The book itself can be summarized into a few points:
(1) The world is disproportionately nicer to #1 (the very best gets a lot, lot more than the rest), therefore
(2) If you're serious at something you should try your best to be #1, but
(3) In your journey, there will be a Dip along the way. This Dip separates the quitters from the winners. It's the stage along a curve where the initial rapid progress that you have seems to suddenly plateau or even regress. By realizing this, you can
(4) either persist to overcome The Dip, or quit if you think it's not worth it/you can't be at the top. If you can't be #1, might as well quit and look for something for which you have a talent. Also, it's possible that
(5) it may not be The Dip at all but a Dead End, in which no matter how hard you try it's still, er, a Dead End. In which case you should get the heck outta there as fast as possible.
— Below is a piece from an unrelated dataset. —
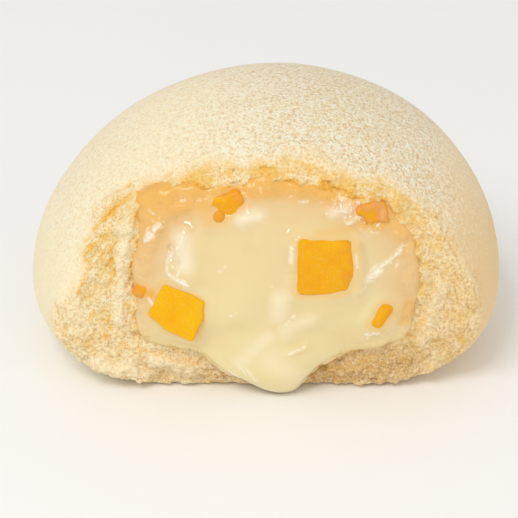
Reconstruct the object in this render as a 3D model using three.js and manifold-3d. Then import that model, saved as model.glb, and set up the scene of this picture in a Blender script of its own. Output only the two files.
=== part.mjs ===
// A custard sponge cake whose front has been torn open: a domed sponge shell, the custard that fills it and
// runs out of the tear, and the diced fruit in the custard. Millimetres, +Z up; the tear faces -Y, and the
// origin is on the flat base, under the middle of the dome.
import * as THREE from "three";
import { mergeVertices } from "three/addons/utils/BufferGeometryUtils.js";
import { RoundedBoxGeometry } from "three/addons/geometries/RoundedBoxGeometry.js";
import Module from "manifold-3d";

const wasm = await Module();
wasm.setup();

// The dome: half an ellipse above its waist, a shallower one below it, cut flat at the base.
const cake = {
  waistRadius: 37,
  waistHeight: 10,
  height: 42.7,
  lowerDepth: 14.1,
  crownShift: 2.2,
  unevenness: 0.35,
  around: 88,
  upperSteps: 17,
  lowerSteps: 7,
};

// The tear: an upright face this far in front of the dome's middle, rolled back at its lip, with strands of
// crumb that run round the filling and rounder crags among them.
const tear = { depth: 18.4, lipRoll: 1.7, lipPower: 6, strand: 1.0, crag: 0.6, step: 1.4 };

// The custard: a blunt-fronted mass in the sponge, with a tongue that runs over the lower lip to the base.
const custard = {
  middle: new THREE.Vector3(1.9, 1, 20.1),
  halfWidth: 22.8,
  halfHeight: 15.3,
  backDepth: 23,
  frontDepth: 21.8,
  outlinePower: 2.7,
  frontPower: 7,
  backPower: 2.4,
  sag: 2,
  fold: 0.7,
  around: 48,
  frontRings: 13,
  backRings: 7,
};
const tongue = {
  middle: new THREE.Vector3(2.9, -17.8, 9),
  half: new THREE.Vector3(14, 4.2, 8.9),
  taper: 0.6,
  slope: 0.28,
};
const clearance = 0.35;

const domeUp = cake.height - cake.waistHeight;
const crumbColour = 0xf1dfb4;
const custardColour = 0xf3dca6;
const fruitColour = 0xf9b420;

// Smooth random values from -1 to 1 on a lattice, the same on every run.
function lattice(i, j, k) {
  const s = Math.sin(i * 127.1 + j * 311.7 + k * 74.7) * 43758.5453;
  return 2 * (s - Math.floor(s)) - 1;
}

function noise(x, y, z) {
  const cell = [Math.floor(x), Math.floor(y), Math.floor(z)];
  const part = [x - cell[0], y - cell[1], z - cell[2]].map((t) => t * t * (3 - 2 * t));
  let sum = 0;
  for (let corner = 0; corner < 8; corner++) {
    const bit = [corner & 1, (corner >> 1) & 1, corner >> 2];
    const weight = bit.reduce((w, b, n) => w * (b ? part[n] : 1 - part[n]), 1);
    sum += weight * lattice(cell[0] + bit[0], cell[1] + bit[1], cell[2] + bit[2]);
  }
  return sum;
}

// A geometry as a solid: shared vertices merged, and faces that have shrunk to a line left out.
function solidOf(geometry) {
  const bare = geometry.clone();
  bare.deleteAttribute("normal");
  bare.deleteAttribute("uv");
  const merged = mergeVertices(bare, 1e-4);
  const faces = [];
  for (let i = 0; i < merged.index.count; i += 3) {
    const [a, b, c] = [0, 1, 2].map((n) => merged.index.getX(i + n));
    if (a !== b && b !== c && c !== a) faces.push(a, b, c);
  }
  return new wasm.Manifold(
    new wasm.Mesh({
      numProp: 3,
      vertProperties: merged.attributes.position.array,
      triVerts: new Uint32Array(faces),
    }),
  );
}

// The largest piece of a solid, without the loose scraps that a cut leaves.
function largest(solid) {
  return solid.decompose().reduce((best, piece) => (piece.volume() > best.volume() ? piece : best));
}

// A solid as a geometry again.
function geometryOf(solid) {
  const made = solid.getMesh();
  return new THREE.BufferGeometry()
    .setAttribute("position", new THREE.BufferAttribute(made.vertProperties, 3))
    .setIndex(new THREE.BufferAttribute(made.triVerts, 1));
}

// Moves every vertex of a geometry by a function of its place.
function shaped(geometry, move) {
  const place = geometry.attributes.position;
  const point = new THREE.Vector3();
  for (let i = 0; i < place.count; i++) {
    move(point.fromBufferAttribute(place, i));
    place.setXYZ(i, point.x, point.y, point.z);
  }
  return geometry;
}

// The dome leans a little to +X towards its crown.
function lean(z) {
  return cake.crownShift * (z / cake.height) ** 2;
}

// The dome's outline from the middle of its base to its top, as radius and height.
function domeProfile() {
  const below = Math.asin(cake.waistHeight / cake.lowerDepth);
  const points = [new THREE.Vector2(0, 0)];
  for (let i = 0; i <= cake.lowerSteps; i++) {
    const angle = -below * (1 - i / cake.lowerSteps);
    const height = i ? cake.waistHeight + cake.lowerDepth * Math.sin(angle) : 0;
    points.push(new THREE.Vector2(cake.waistRadius * Math.cos(angle), height));
  }
  for (let i = 1; i < cake.upperSteps; i++) {
    const angle = (Math.PI / 2) * (i / cake.upperSteps);
    const height = cake.waistHeight + domeUp * Math.sin(angle);
    points.push(new THREE.Vector2(cake.waistRadius * Math.cos(angle), height));
  }
  points.push(new THREE.Vector2(0, cake.height));
  return points;
}

// The whole dome, before it is torn: never quite round.
function dome() {
  const turned = new THREE.LatheGeometry(domeProfile(), cake.around).rotateX(Math.PI / 2);
  return shaped(turned, (p) => {
    const lift = Math.min(1, p.z / cake.waistHeight);
    const swell = 1 + (cake.unevenness * lift * noise(p.x / 17, p.y / 17, p.z / 17)) / cake.waistRadius;
    p.set(p.x * swell + lean(p.z), p.y * swell, p.z * swell);
  });
}

// The torn face's place along Y at a point of it: 1 on the outline's radius is the lip.
function tornFace(x, z) {
  const share = Math.sqrt(1 - (tear.depth / cake.waistRadius) ** 2);
  const rise = z > cake.waistHeight ? domeUp : cake.lowerDepth;
  const across = (x - lean(z)) / (cake.waistRadius * share);
  const up = (z - cake.waistHeight) / (rise * share);
  const radius = Math.min(1.15, Math.hypot(across, up));
  const angle = Math.atan2(up, across);
  const strands = noise(2.6 * Math.cos(angle), 2.6 * Math.sin(angle), radius * 11);
  const crags = noise(x / 2.4, 5, z / 2.4);
  const calm = Math.min(1, Math.max(0.2, (1.02 - radius) / 0.12));
  return -tear.depth + tear.lipRoll * radius ** tear.lipPower + calm * (tear.strand * strands + tear.crag * crags);
}

// Everything in front of the torn face.
function tornAway() {
  const [width, depth, height, under] = [90, 40, 60, 8];
  const slab = new THREE.BoxGeometry(
    width, depth, height,
    Math.round(width / tear.step), 1, Math.round(height / tear.step),
  );
  slab.translate(0, -tear.depth - depth / 2, height / 2 - under);
  return shaped(slab, (p) => {
    if (p.y > -tear.depth - 1) p.y = tornFace(p.x, p.z);
  });
}

// The custard's profile from its front to its back, as reach from its axis and depth, both up to 1.
function custardProfile() {
  const { frontRings, backRings, frontPower, backPower } = custard;
  const front = (i) => {
    const reach = Math.sin((Math.PI / 2) * (i / frontRings)) ** 0.8;
    return new THREE.Vector2(reach, -((1 - reach ** frontPower) ** (1 / frontPower)));
  };
  const back = (i) => {
    const turn = (Math.PI / 2) * (i / backRings);
    const [reach, depth] = [Math.cos(turn), Math.sin(turn)];
    const size = (reach ** backPower + depth ** backPower) ** (-1 / backPower);
    return new THREE.Vector2(reach * size, depth * size);
  };
  const points = [new THREE.Vector2(0, -1)];
  for (let i = 1; i <= frontRings; i++) points.push(front(i));
  for (let i = 1; i < backRings; i++) points.push(back(i));
  return [...points, new THREE.Vector2(0, 1)];
}

// How far the custard's front is pushed along Y at a point across and up from its middle.
function custardSlump(across, up) {
  return (custard.sag * up) / custard.halfHeight + custard.fold * noise(across / 6, 2, up / 8);
}

// The custard's mass, each way larger by grow: the profile turned round and squared off.
function custardMass(grow) {
  const turned = new THREE.LatheGeometry(custardProfile(), custard.around);
  return shaped(turned, (p) => {
    const reach = Math.hypot(p.x, p.z);
    const [cross, rise] = reach > 1e-6 ? [p.x / reach, p.z / reach] : [1, 0];
    const power = custard.outlinePower;
    const corner = (Math.abs(cross) ** power + Math.abs(rise) ** power) ** (-1 / power);
    const across = reach * corner * cross * (custard.halfWidth + grow);
    const up = reach * corner * rise * (custard.halfHeight + grow);
    const depth = p.y * ((p.y > 0 ? custard.backDepth : custard.frontDepth) + grow);
    const front = Math.min(1, Math.max(0, -2 * p.y));
    p.set(across, depth + front * custardSlump(across, up), up).add(custard.middle);
  });
}

// The tongue: a drop that narrows to its foot and slopes out from the mass as it comes down.
function custardTongue(grow) {
  const drop = new THREE.SphereGeometry(1, 24, 14);
  return shaped(drop, (p) => {
    const narrow = 1 - tongue.taper * (0.5 - p.z / 2);
    const up = p.z * (tongue.half.z + grow);
    const forward = p.y * (tongue.half.y + grow) + tongue.slope * up;
    p.set(p.x * narrow * (tongue.half.x + grow), forward, up).add(tongue.middle);
  });
}

// The custard as one solid, each way larger by grow.
function custardSolid(grow) {
  return solidOf(custardMass(grow)).add(solidOf(custardTongue(grow)));
}

// The custard's front face along Y, straight in front of a point of the tear.
function custardFront(x, z) {
  const { middle, halfWidth, halfHeight, outlinePower, frontPower, frontDepth } = custard;
  const [across, up] = [x - middle.x, z - middle.z];
  const outline = (Math.abs(across) / halfWidth) ** outlinePower + (Math.abs(up) / halfHeight) ** outlinePower;
  const bulge = (1 - Math.min(1, outline ** (frontPower / outlinePower))) ** (1 / frontPower);
  return middle.y - bulge * frontDepth + custardSlump(across, up);
}

// The diced fruit: each piece's size, its middle as X and Z, how far it stands proud of the custard, and its
// turn about X, Y and Z in degrees.
const fruit = [
  { name: "fruit_cube_right", size: [8.2, 7.6, 8.2], at: [9.2, 21.5], proud: 0.9, turn: [-10, 2, 6] },
  { name: "fruit_cube_left", size: [7.2, 6.8, 7], at: [-12.9, 14.6], proud: 0.9, turn: [-8, 20, -8] },
  { name: "fruit_chunk_top_left", size: [6, 4, 3.6], at: [-6.2, 31.2], proud: 0.5, turn: [0, -14, 0] },
  { name: "fruit_chunk_top_right", size: [4.2, 4, 4], at: [16.9, 30], proud: 0.6, turn: [0, 20, 12] },
  { name: "fruit_bit_right", size: [2.5, 3, 3.6], at: [18, 13.4], proud: 0.5, turn: [0, -24, 20] },
  { name: "fruit_bit_left", size: [2.6, 3, 3.2], at: [-18, 17.2], proud: 0.6, turn: [0, 12, -20] },
];

// One piece of fruit, each way larger by grow, set into the custard's front.
function dice(piece, grow) {
  const [width, depth, height] = piece.size.map((side) => side + 2 * grow);
  const rounded = new RoundedBoxGeometry(width, depth, height, 1, 0.1 * width + grow);
  const turn = new THREE.Euler(...piece.turn.map(THREE.MathUtils.degToRad));
  const [x, z] = piece.at;
  const y = custardFront(x, z) + piece.size[1] / 2 - piece.proud;
  return rounded.applyQuaternion(new THREE.Quaternion().setFromEuler(turn)).translate(x, y, z);
}

// A solid as a mesh with its name and look.
function named(name, solid, colour, roughness) {
  const look = new THREE.MeshStandardMaterial({ color: colour, roughness, metalness: 0 });
  const mesh = new THREE.Mesh(geometryOf(solid), look);
  mesh.name = name;
  return mesh;
}

const aboveBase = solidOf(new THREE.BoxGeometry(100, 100, 60).translate(0, 0, 30));
const pieces = fruit.map((piece) => solidOf(dice(piece, 0)));
const pockets = fruit.map((piece) => solidOf(dice(piece, clearance))).reduce((all, pocket) => all.add(pocket));
const filling = custardSolid(0).intersect(aboveBase).subtract(pockets);
const torn = solidOf(dome()).subtract(solidOf(tornAway()));
const shell = largest(torn.subtract(custardSolid(clearance)).subtract(pockets));

const group = new THREE.Group();
group.name = "custard_sponge_cake";
group.add(named("sponge", shell, crumbColour, 0.9));
group.add(named("custard", largest(filling), custardColour, 0.25));
fruit.forEach((piece, n) => group.add(named(piece.name, pieces[n], fruitColour, 0.3)));

export default group;
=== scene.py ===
"""A domed sponge cake torn open at its front, with the custard that runs out of it and its diced fruit.

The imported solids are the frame. Each piece is modelled here again at its real size and place, takes over the
solid it stands for, and gets the crumb, gloss and colour of the real food.
"""
import math

import bmesh
import bpy
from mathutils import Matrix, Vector, noise
from mathutils.bvhtree import BVHTree

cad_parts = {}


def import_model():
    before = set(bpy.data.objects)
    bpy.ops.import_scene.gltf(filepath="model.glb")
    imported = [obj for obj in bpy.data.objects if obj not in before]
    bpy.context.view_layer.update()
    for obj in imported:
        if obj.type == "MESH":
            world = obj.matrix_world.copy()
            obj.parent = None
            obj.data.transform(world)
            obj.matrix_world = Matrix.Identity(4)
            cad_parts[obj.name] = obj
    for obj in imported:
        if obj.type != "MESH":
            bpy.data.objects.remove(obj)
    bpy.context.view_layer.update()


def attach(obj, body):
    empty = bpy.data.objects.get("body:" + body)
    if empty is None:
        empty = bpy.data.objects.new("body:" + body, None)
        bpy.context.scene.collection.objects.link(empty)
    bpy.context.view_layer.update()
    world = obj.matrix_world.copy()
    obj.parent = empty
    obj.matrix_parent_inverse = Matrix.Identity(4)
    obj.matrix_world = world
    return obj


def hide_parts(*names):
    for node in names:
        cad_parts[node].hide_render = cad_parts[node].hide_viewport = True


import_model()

MM = 0.001

# The dome, in millimetres: half an ellipse over its waist and a shallower one under it, its crown shifted to
# one side, cut flat at the base and torn off upright at a depth in front of its middle.
WAIST_RADIUS = 37
WAIST_HEIGHT = 10
DOME_HEIGHT = 42.6
LOWER_DEPTH = 14.1
CROWN_SHIFT = 2.2
TEAR_DEPTH = 18.4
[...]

Now the problem with this book, is that it doesn't really give you a framework to decide whether you should quit or stick. And whether you should quit because it's a Dead-End or because it's a Dip but you know it's not worth it.
To be fair to the author, usually we only realize this kind of thing after the fact. Not to mention it's really subjective (you may want to persevere even if you have no world-class talent simply because you like it, for instance). So the book gets 2 stars from me.
Are You In A Dip Or A Cul-De-Sac?
Rating: 3
It's an important question, and one that this short, easy-to-read book from Seth Godin will certainly get you thinking about.
Sadly Godin doesn't really give us the clues, the tips or the techniques for determining which is which - and getting it wrong could be a disastrous strategy. I was left feeling vaguely dissatisfied - like there was something I was missing, or maybe a follow-up book that I needed to wait for.
Perhaps that was deliberate - a part-answered question is a good way to get us talking after all, a remarkable 'purple cow' kind of strategy that Godin recommends.
In any event I do feel more aware of the question after reading the book, and find myself testing different situations to try and assess if they're 'dips' or 'cul-de-sacs'.
I'd say that was benefit enough to spend the time reading this short book.